TO BE DONE
Below is a block of data; give all of it again word for word.

————————

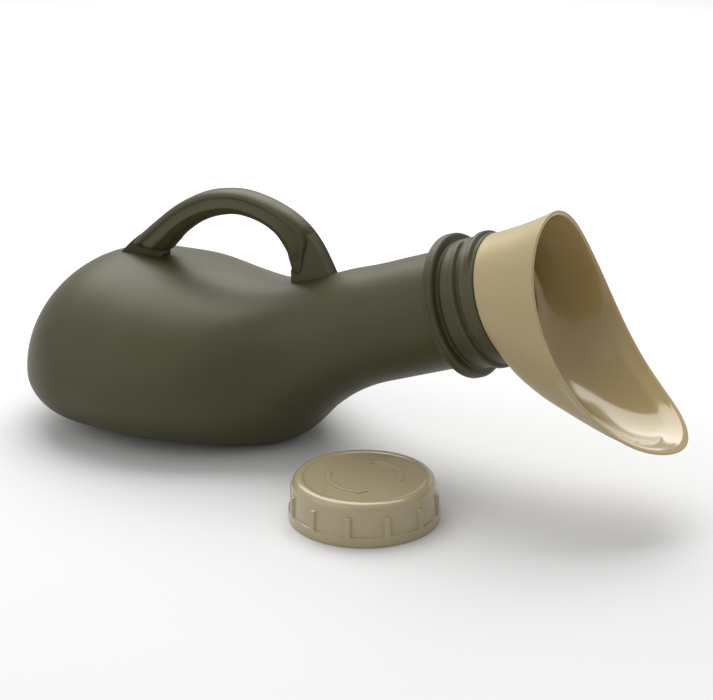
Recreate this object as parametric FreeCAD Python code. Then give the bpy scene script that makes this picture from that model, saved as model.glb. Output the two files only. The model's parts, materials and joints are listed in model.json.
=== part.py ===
import FreeCAD, Part
import math
import os

# Portable urine bottle: a hollow bulb with an inclined screw neck, an arched carrying handle,
# a push-fit female adapter with its seal ring, and a screw cap with its sealing disc.
# Frame in millimetres: the bulb rests on Z = 0, Y = 0 is the symmetry plane, and the neck
# points towards +X and upwards.

V = FreeCAD.Vector
os.makedirs("parts", exist_ok=True)

# ---- bottle bulb ----
WALL = 1.8
REAR_LENGTH = 47.3
REAR_POWER = 2.16
REAR_UNDERSIDE_POWER = 2.05
REAR_ANGLES = (9, 20, 33, 48, 64, 78)
TOP_POWER = 2.0
SECTION_POINTS = 32
SECTIONS_PER_SPAN = 2
TRIM_SIZE = 400.0

# Stations along the bulb: (x, height of the widest point, tilt in degrees, half width,
# rise to the top, drop to the underside, squareness of the lower half). The bulb's sections drop
# a little below Z = 0 and are cut there, which makes the flat base.
BULB_STATIONS = (
    (-20.0, 25.1, 0.0, 61.8, 48.0, 26.1, 2.35),
    (0.0, 25.1, 0.0, 63.3, 48.0, 26.1, 2.35),
    (18.0, 25.1, 0.0, 59.9, 45.6, 26.1, 2.35),
    (34.0, 26.0, 0.0, 53.7, 43.5, 27.0, 2.35),
    (46.0, 28.6, 1.0, 46.2, 41.4, 29.7, 2.35),
    (56.0, 32.7, 2.5, 39.0, 38.8, 32.4, 2.2),
    (64.0, 37.2, 4.5, 33.6, 36.1, 31.7, 2.15),
    (73.0, 43.1, 7.0, 28.7, 32.6, 27.2, 2.1),
    (83.0, 49.8, 11.0, 25.5, 29.0, 24.4, 2.0),
    (94.0, 56.5, 17.0, 24.3, 26.2, 23.8, 2.0),
)

# ---- neck and screw finish, measured along the neck axis back from the mouth ----
MOUTH_X = 158.9
MOUTH_Z = 81.8
NECK_TILT = 20.4
NECK_R = 24.5
NECK_STATIONS = (-56.0, -44.0, -32.0, -20.0)
FINISH_R = 26.7
FINISH_BORE_R = 25.0
FINISH_LENGTH = 17.4
FINISH_CHAMFER = 0.6
COLLAR_R = 30.1
COLLAR_WIDTH = 4.8
COLLAR_ROUND = 1.6
BORE_DEPTH = 19.5
BORE_TAPER = 3.5
BORE_RUN_OUT = 3.0
BORE_RUN_OUT_STEP = 0.5
CUT_MARGIN = 1.0

THREAD_PITCH = 7.0
THREAD_TURNS = 1.15
THREAD_HEIGHT = 1.3
THREAD_BASE = 3.0
THREAD_CREST = 1.4
THREAD_ROOT_OVERLAP = 0.4
NECK_THREAD_START = -10.75

# ---- carrying handle, in the Y = 0 plane ----
# Stations along the bar: (outer x, outer z, inner x, inner z, half width).
HANDLE_STATIONS = (
    (-22.5, 76.0, -8.0, 75.7, 3.1), (-24.4, 77.0, -6.0, 76.3, 5.2), (-24.6, 78.2, -4.9, 77.2, 6.2),
    (-22.2, 80.5, -3.3, 79.0, 6.4), (-16.5, 85.4, -1.2, 81.3, 6.4), (-10.4, 90.6, 1.5, 84.3, 6.3),
    (0.0, 98.6, 9.4, 90.5, 6.2), (14.4, 106.0, 19.3, 95.4, 6.2), (30.1, 108.9, 30.9, 98.0, 6.2),
    (42.6, 107.5, 41.9, 96.6, 6.2), (52.1, 104.6, 49.2, 93.4, 6.2), (59.7, 101.1, 52.7, 90.1, 6.1),
    (65.8, 96.3, 55.6, 85.9, 6.0), (67.0, 91.3, 56.3, 84.5, 5.8), (66.5, 88.4, 56.7, 82.6, 5.4),
    (65.7, 84.8, 57.2, 80.9, 4.9), (65.1, 81.8, 57.7, 79.3, 4.6), (64.4, 78.6, 58.2, 78.0, 4.2),
    (63.7, 77.1, 58.7, 76.9, 3.8), (62.6, 76.2, 59.6, 76.2, 3.1),
)
HANDLE_SQUARENESS = 2.5
WEB_WIDTH = 6.6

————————

RESPONSE
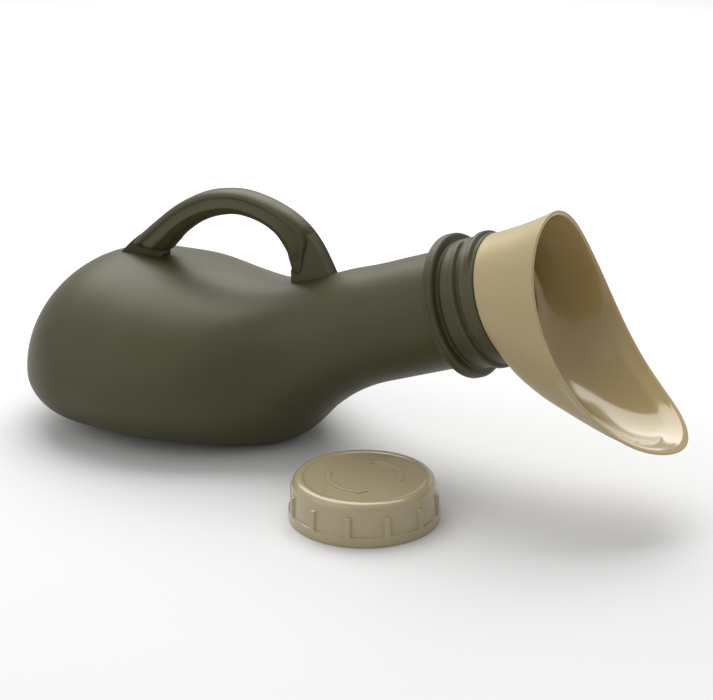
Recreate this object as parametric FreeCAD Python code. Then give the bpy scene script that makes this picture from that model, saved as model.glb. Output the two files only. The model's parts, materials and joints are listed in model.json.
=== part.py ===
import FreeCAD, Part
import math
import os

# Portable urine bottle: a hollow bulb with an inclined screw neck, an arched carrying handle,
# a push-fit female adapter with its seal ring, and a screw cap with its sealing disc.
# Frame in millimetres: the bulb rests on Z = 0, Y = 0 is the symmetry plane, and the neck
# points towards +X and upwards.

V = FreeCAD.Vector
os.makedirs("parts", exist_ok=True)

# ---- bottle bulb ----
WALL = 1.8
REAR_LENGTH = 47.3
REAR_POWER = 2.16
REAR_UNDERSIDE_POWER = 2.05
REAR_ANGLES = (9, 20, 33, 48, 64, 78)
TOP_POWER = 2.0
SECTION_POINTS = 32
SECTIONS_PER_SPAN = 2
TRIM_SIZE = 400.0

# Stations along the bulb: (x, height of the widest point, tilt in degrees, half width,
# rise to the top, drop to the underside, squareness of the lower half). The bulb's sections drop
# a little below Z = 0 and are cut there, which makes the flat base.
BULB_STATIONS = (
    (-20.0, 25.1, 0.0, 61.8, 48.0, 26.1, 2.35),
    (0.0, 25.1, 0.0, 63.3, 48.0, 26.1, 2.35),
    (18.0, 25.1, 0.0, 59.9, 45.6, 26.1, 2.35),
    (34.0, 26.0, 0.0, 53.7, 43.5, 27.0, 2.35),
    (46.0, 28.6, 1.0, 46.2, 41.4, 29.7, 2.35),
    (56.0, 32.7, 2.5, 39.0, 38.8, 32.4, 2.2),
    (64.0, 37.2, 4.5, 33.6, 36.1, 31.7, 2.15),
    (73.0, 43.1, 7.0, 28.7, 32.6, 27.2, 2.1),
    (83.0, 49.8, 11.0, 25.5, 29.0, 24.4, 2.0),
    (94.0, 56.5, 17.0, 24.3, 26.2, 23.8, 2.0),
)

# ---- neck and screw finish, measured along the neck axis back from the mouth ----
MOUTH_X = 158.9
MOUTH_Z = 81.8
NECK_TILT = 20.4
NECK_R = 24.5
NECK_STATIONS = (-56.0, -44.0, -32.0, -20.0)
FINISH_R = 26.7
FINISH_BORE_R = 25.0
FINISH_LENGTH = 17.4
FINISH_CHAMFER = 0.6
COLLAR_R = 30.1
COLLAR_WIDTH = 4.8
COLLAR_ROUND = 1.6
BORE_DEPTH = 19.5
BORE_TAPER = 3.5
BORE_RUN_OUT = 3.0
BORE_RUN_OUT_STEP = 0.5
CUT_MARGIN = 1.0

THREAD_PITCH = 7.0
THREAD_TURNS = 1.15
THREAD_HEIGHT = 1.3
THREAD_BASE = 3.0
THREAD_CREST = 1.4
THREAD_ROOT_OVERLAP = 0.4
NECK_THREAD_START = -10.75

# ---- carrying handle, in the Y = 0 plane ----
# Stations along the bar: (outer x, outer z, inner x, inner z, half width).
HANDLE_STATIONS = (
    (-22.5, 76.0, -8.0, 75.7, 3.1), (-24.4, 77.0, -6.0, 76.3, 5.2), (-24.6, 78.2, -4.9, 77.2, 6.2),
    (-22.2, 80.5, -3.3, 79.0, 6.4), (-16.5, 85.4, -1.2, 81.3, 6.4), (-10.4, 90.6, 1.5, 84.3, 6.3),
    (0.0, 98.6, 9.4, 90.5, 6.2), (14.4, 106.0, 19.3, 95.4, 6.2), (30.1, 108.9, 30.9, 98.0, 6.2),
    (42.6, 107.5, 41.9, 96.6, 6.2), (52.1, 104.6, 49.2, 93.4, 6.2), (59.7, 101.1, 52.7, 90.1, 6.1),
    (65.8, 96.3, 55.6, 85.9, 6.0), (67.0, 91.3, 56.3, 84.5, 5.8), (66.5, 88.4, 56.7, 82.6, 5.4),
    (65.7, 84.8, 57.2, 80.9, 4.9), (65.1, 81.8, 57.7, 79.3, 4.6), (64.4, 78.6, 58.2, 78.0, 4.2),
    (63.7, 77.1, 58.7, 76.9, 3.8), (62.6, 76.2, 59.6, 76.2, 3.1),
)
HANDLE_SQUARENESS = 2.5
WEB_WIDTH = 6.6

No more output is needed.